STDiff: A State Transition Diffusion Framework for Time Series Imputation in Industrial Systems
Gary Simethy, Daniel Ortiz-Arroyo, Petar Durdevic
TL;DR
STDiff and STDiff-W introduce diffusion-based imputers that treat gaps in industrial time series as state-space rollouts conditioned on past states, control actions, and exogenous signals. STDiff provides one-step transitions, while STDiff-W adds a context-window to jointly denoise blocks, addressing long outages with improved long-range consistency and local detail.
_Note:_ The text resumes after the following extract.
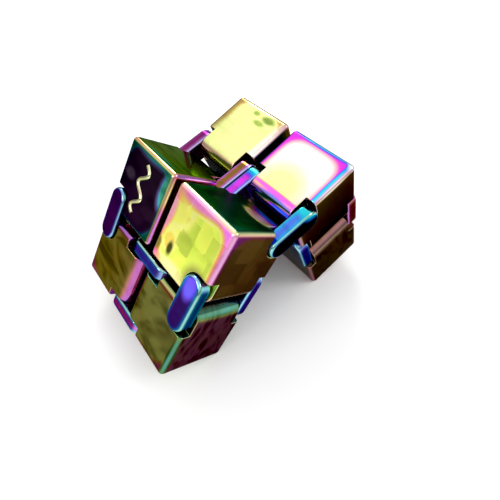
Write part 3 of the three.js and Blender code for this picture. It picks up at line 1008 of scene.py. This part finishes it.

Evaluations on Agtrup and Avedøre WWTP data show state-of-the-art imputation accuracy and strong downstream forecasting, with ablations confirming the importance of exogenous conditioning and realistic missingness. The work emphasizes task-oriented evaluation, practical deployment considerations, and the value of combining dynamics-aware conditioning with diffusion in industrial settings.
Abstract
Incomplete sensor data is a major obstacle in industrial time-series analytics. In wastewater treatment plants (WWTPs), key sensors show long, irregular gaps caused by fouling, maintenance, and outages. We introduce STDiff and STDiff-W, diffusion-based imputers that cast gap filling as state-space simulation under partial observability, where targets, controls, and exogenous signals may all be intermittently missing. STDiff learns a one-step transition model conditioned on observed values and masks, while STDiff-W extends this with a context encoder that jointly inpaints contiguous blocks, combining long-range consistency with short-term detail. On two WWTP datasets (one with synthetic block gaps from Agtrup and another with natural outages from Avedøre), STDiff-W achieves state-of-the-art accuracy compared with strong neural baselines such as SAITS, BRITS, and CSDI. Beyond point-error metrics, its reconstructions preserve realistic dynamics including oscillations, spikes, and regime shifts, and they achieve top or tied-top downstream one-step forecasting performance compared with strong neural baselines, indicating that preserving dynamics does not come at the expense of predictive utility. Ablation studies that drop, shuffle, or add noise to control or exogenous inputs consistently degrade NH4 and PO4 performance, with the largest deterioration observed when exogenous signals are removed, showing that the model captures meaningful dependencies. We conclude with practical guidance for deployment: evaluate performance beyond MAE using task-oriented and visual checks, include exogenous drivers, and balance computational cost against robustness to structured outages.